Before checking whether the label contains the action send or the like we need to identify the verbs which can be used in a choreography just to represent a message being sent. Synonym and semantically similar verbs of send are provided in Table 1. The way we populate this set is explained in the next section.

Table 1 Synonym word sets of the REST verbs and send

If the label has an action that is element of \(Syn_{Send}\), we analyze the remainder of the label. We reapply the label annotator (from previous subsection) on the remainder to identify a new action and business object. For example, the label send review request, notify paper rejection, notify short paper acceptance are reanalyzed as review request, paper rejection and short paper acceptance. Applying the same annotation approach would yield the following action–business object pairs: request-review; reject-paper; accept-short paper.

If, however, there is no new action and business object, we treat this label in the same way we would do with any other verb. For example in a label send review, we have \(\alpha \)(send review) = to send and \(\beta \) (send review) = review. In this case, we map send to the REST verb PUT to express that the sent resource is in the state "sent" (see Sect. 3.4). The remainder does not need to be a single word, e.g., in the label send short paper, analyzing the remainder short paper would yield no new business object. Again in this case, we map send to the REST verb PUT.

The remainder analysis provides more semantic information which is needed to generate the REST request as described in the following two sections.

3.3 REST verb derivation via natural language analysis

The general idea of deriving REST requests via natural language analysis is based on the assumption that the choreography task label provides all relevant information. Specifically, we focus on the actions of the labels since they describe which specific activities have to be carried out and how these activities affect the system. The REST verb derivation applies two steps. The first step compares the action of the respective choreography task label with synonym words that reflect the meaning of the different REST verbs. The second step involves a linguistic similarity analysis of the action of the choreography task label and the synonym words, in case the action of the label does not exactly match with any of the synonym words. In the following, we discuss these two steps in further detail.

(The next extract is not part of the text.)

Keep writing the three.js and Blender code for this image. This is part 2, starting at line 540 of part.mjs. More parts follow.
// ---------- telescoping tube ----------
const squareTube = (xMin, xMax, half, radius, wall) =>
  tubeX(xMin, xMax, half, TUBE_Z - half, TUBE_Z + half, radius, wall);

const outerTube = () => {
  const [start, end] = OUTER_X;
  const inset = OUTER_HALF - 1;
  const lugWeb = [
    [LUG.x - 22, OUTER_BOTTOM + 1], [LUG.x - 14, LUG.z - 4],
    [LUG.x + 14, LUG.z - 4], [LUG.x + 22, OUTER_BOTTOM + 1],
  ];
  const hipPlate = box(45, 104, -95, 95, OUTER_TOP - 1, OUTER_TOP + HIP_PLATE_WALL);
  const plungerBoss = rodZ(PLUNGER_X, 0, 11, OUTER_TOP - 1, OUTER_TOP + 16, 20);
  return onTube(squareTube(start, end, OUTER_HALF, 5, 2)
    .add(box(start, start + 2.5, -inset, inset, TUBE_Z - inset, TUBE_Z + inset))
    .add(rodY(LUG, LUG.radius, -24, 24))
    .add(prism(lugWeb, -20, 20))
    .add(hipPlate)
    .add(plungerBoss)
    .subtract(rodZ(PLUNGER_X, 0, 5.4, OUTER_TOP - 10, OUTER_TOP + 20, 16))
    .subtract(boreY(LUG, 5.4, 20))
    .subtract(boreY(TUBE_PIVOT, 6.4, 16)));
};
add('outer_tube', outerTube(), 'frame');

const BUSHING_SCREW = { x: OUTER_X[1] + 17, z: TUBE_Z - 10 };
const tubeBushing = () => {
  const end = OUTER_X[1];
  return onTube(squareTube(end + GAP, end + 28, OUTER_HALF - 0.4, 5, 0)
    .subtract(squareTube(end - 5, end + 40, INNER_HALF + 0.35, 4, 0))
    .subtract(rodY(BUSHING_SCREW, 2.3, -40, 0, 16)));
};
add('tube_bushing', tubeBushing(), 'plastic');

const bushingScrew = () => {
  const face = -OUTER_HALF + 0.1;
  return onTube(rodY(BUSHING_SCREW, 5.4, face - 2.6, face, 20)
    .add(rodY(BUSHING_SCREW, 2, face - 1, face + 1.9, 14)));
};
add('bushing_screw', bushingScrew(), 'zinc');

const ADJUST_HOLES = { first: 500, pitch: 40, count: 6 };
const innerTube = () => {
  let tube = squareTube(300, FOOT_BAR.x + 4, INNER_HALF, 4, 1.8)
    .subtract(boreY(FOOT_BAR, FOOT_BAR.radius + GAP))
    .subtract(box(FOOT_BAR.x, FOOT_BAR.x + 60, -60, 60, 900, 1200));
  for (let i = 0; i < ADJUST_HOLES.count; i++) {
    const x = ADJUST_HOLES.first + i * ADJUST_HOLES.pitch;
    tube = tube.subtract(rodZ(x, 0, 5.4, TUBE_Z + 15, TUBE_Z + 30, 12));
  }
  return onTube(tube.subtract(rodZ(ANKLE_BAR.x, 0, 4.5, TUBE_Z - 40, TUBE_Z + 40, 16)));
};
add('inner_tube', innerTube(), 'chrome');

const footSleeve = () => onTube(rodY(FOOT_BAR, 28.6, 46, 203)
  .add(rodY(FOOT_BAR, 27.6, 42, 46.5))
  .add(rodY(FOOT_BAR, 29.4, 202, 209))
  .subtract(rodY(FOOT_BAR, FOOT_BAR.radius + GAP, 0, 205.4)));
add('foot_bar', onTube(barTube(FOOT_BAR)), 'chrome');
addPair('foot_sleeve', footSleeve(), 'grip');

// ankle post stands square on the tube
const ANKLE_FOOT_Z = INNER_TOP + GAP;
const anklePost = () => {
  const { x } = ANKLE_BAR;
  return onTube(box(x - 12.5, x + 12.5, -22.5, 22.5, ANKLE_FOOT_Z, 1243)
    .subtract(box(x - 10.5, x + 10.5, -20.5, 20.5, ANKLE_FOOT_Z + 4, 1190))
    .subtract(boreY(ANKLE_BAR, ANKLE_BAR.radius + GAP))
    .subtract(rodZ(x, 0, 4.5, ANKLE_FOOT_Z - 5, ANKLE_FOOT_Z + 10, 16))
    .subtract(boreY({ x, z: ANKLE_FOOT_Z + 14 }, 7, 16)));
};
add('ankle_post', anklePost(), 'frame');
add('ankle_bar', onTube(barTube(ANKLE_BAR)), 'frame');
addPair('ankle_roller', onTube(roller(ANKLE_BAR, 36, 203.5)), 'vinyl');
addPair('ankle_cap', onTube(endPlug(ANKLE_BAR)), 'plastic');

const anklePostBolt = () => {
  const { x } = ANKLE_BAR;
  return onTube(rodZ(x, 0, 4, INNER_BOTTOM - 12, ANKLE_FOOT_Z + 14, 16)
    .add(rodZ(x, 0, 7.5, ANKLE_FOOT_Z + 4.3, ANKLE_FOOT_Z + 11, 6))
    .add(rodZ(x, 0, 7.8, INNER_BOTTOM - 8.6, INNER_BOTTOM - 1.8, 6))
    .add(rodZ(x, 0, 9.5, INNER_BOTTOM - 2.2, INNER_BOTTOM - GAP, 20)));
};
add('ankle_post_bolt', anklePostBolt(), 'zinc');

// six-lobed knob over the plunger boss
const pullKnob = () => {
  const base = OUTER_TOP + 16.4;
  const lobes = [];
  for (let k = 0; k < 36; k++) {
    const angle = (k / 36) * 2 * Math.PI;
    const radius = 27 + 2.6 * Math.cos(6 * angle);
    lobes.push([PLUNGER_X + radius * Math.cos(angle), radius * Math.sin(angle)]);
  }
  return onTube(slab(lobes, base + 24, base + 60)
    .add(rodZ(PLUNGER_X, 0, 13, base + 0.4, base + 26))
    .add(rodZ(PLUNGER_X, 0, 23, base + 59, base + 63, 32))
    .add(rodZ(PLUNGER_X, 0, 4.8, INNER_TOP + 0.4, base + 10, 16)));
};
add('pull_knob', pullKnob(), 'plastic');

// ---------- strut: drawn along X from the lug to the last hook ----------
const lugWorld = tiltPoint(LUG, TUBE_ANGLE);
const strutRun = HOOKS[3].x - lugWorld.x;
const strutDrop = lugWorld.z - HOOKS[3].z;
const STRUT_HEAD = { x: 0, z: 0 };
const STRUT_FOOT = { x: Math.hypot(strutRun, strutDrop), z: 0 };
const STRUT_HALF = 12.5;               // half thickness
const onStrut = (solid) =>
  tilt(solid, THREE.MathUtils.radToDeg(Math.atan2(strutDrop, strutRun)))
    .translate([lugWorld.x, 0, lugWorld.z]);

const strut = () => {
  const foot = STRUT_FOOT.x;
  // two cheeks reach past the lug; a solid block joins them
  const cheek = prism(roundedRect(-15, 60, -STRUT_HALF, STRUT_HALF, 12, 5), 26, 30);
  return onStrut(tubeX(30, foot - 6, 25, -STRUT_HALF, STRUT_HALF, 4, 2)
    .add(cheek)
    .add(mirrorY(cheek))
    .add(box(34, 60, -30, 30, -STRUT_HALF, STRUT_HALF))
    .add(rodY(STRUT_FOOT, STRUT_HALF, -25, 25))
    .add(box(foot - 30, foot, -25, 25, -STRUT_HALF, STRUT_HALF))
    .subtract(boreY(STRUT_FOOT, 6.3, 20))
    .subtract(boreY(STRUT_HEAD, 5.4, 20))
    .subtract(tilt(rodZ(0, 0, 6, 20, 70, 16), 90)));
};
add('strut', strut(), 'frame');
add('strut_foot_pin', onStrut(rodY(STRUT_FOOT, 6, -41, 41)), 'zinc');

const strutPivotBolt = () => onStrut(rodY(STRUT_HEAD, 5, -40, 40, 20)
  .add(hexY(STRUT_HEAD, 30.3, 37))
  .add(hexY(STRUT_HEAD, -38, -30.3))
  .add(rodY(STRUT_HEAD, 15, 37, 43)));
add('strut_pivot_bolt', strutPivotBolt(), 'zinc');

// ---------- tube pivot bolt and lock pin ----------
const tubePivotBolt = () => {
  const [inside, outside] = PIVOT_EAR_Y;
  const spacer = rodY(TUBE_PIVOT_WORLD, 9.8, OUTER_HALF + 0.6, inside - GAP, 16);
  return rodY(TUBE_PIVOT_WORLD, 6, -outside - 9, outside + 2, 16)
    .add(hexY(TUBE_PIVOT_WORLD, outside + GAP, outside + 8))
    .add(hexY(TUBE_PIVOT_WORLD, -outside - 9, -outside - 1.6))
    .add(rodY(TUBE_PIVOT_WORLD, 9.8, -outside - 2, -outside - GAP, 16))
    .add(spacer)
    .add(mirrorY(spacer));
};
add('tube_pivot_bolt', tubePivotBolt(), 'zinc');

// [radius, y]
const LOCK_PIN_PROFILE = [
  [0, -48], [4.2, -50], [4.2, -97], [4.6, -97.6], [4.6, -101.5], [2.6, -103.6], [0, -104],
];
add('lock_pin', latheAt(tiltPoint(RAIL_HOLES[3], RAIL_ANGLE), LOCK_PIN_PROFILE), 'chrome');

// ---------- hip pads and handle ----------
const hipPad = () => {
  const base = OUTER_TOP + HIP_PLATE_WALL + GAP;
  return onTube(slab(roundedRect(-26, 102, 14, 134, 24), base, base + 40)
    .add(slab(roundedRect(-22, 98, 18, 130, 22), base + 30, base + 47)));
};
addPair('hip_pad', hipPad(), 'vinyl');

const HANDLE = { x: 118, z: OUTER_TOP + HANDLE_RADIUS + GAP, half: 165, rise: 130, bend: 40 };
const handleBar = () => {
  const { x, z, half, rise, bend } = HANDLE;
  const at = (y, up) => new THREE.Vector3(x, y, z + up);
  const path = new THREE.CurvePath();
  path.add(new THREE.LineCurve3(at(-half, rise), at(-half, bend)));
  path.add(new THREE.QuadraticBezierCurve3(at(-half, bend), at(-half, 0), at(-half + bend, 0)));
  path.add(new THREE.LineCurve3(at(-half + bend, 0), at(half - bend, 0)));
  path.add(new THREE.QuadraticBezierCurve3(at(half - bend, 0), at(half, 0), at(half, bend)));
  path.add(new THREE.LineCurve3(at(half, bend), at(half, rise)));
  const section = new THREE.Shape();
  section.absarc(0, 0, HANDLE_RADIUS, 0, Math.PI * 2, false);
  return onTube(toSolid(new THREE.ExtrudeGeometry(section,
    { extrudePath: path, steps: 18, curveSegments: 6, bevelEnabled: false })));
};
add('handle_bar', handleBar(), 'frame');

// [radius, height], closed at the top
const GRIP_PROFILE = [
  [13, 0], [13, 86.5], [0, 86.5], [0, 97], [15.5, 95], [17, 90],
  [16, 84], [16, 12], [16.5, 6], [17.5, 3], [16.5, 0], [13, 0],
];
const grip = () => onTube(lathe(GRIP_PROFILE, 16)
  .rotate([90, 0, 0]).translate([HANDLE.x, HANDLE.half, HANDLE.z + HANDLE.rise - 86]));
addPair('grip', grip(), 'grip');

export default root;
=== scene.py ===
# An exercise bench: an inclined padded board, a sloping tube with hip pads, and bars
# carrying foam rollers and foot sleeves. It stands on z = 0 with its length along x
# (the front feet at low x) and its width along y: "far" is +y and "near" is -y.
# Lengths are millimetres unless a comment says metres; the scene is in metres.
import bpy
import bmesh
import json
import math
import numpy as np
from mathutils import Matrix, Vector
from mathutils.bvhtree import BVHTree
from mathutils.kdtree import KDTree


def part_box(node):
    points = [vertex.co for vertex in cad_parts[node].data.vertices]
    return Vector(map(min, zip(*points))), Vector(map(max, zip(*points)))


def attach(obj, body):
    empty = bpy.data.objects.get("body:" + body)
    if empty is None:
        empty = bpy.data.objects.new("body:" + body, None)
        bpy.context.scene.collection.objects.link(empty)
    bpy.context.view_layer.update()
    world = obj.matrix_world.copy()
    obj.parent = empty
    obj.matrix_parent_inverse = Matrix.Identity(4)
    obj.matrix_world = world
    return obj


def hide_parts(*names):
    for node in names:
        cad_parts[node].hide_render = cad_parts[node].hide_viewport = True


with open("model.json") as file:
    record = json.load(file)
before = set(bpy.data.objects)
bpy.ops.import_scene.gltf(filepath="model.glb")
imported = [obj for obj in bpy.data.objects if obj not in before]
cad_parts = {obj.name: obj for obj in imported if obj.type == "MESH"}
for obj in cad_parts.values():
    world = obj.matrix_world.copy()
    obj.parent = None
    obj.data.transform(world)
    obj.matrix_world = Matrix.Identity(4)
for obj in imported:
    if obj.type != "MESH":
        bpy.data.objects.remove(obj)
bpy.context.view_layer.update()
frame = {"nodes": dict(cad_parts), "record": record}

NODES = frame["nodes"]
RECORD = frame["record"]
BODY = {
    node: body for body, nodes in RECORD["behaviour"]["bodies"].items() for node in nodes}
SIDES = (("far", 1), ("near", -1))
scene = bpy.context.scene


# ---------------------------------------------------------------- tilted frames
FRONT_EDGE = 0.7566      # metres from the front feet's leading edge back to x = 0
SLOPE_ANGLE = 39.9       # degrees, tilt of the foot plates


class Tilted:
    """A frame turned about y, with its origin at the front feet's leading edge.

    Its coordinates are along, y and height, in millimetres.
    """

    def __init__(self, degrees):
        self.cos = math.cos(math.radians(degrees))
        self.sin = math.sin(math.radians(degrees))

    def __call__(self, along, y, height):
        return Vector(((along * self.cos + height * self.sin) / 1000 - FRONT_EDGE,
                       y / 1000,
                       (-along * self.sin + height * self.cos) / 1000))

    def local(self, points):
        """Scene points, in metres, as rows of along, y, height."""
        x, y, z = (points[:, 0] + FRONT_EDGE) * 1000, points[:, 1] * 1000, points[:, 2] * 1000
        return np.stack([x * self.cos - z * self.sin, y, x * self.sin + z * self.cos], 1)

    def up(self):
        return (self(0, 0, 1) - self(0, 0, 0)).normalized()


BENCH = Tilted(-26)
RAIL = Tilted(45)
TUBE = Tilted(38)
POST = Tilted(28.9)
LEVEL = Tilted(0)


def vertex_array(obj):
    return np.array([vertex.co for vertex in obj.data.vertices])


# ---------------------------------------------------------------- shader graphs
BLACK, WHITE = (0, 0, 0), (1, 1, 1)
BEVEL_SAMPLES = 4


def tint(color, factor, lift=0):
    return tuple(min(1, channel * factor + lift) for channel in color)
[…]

First, we require a set of synonym words before we can conduct the derivation. A challenge is that the REST verbs are associated with a specific technical meaning that does not necessarily correspond with the linguistic meaning of a word. For example, the REST verb POST instructs the server to create a new distinguishable resource, while the verb to post typically describes the act of publicizing news on bulletin boards. Therefore, it is necessary to define a set of synonym words that reflect the meaning of POST in a technical sense. For this purpose, we asked REST experts for natural language verbs that best resemble the meaning of the REST verbs. The result of this process is shown in Table 1. For example, the experts agreed that the meaning of POST is best reflected by the verbs to create or to request. As the identified verbs might not capture all the variation in language, we further consider additional synonyms that may be extracted from computational lexicons, such as WordNet [12]. For example, a POST verb might also be related to the verbs to produce or to make. Other examples may be retrieved from the previous table in edged brackets. Similarly, we use the same approach to derive the send synonym set in Table 1.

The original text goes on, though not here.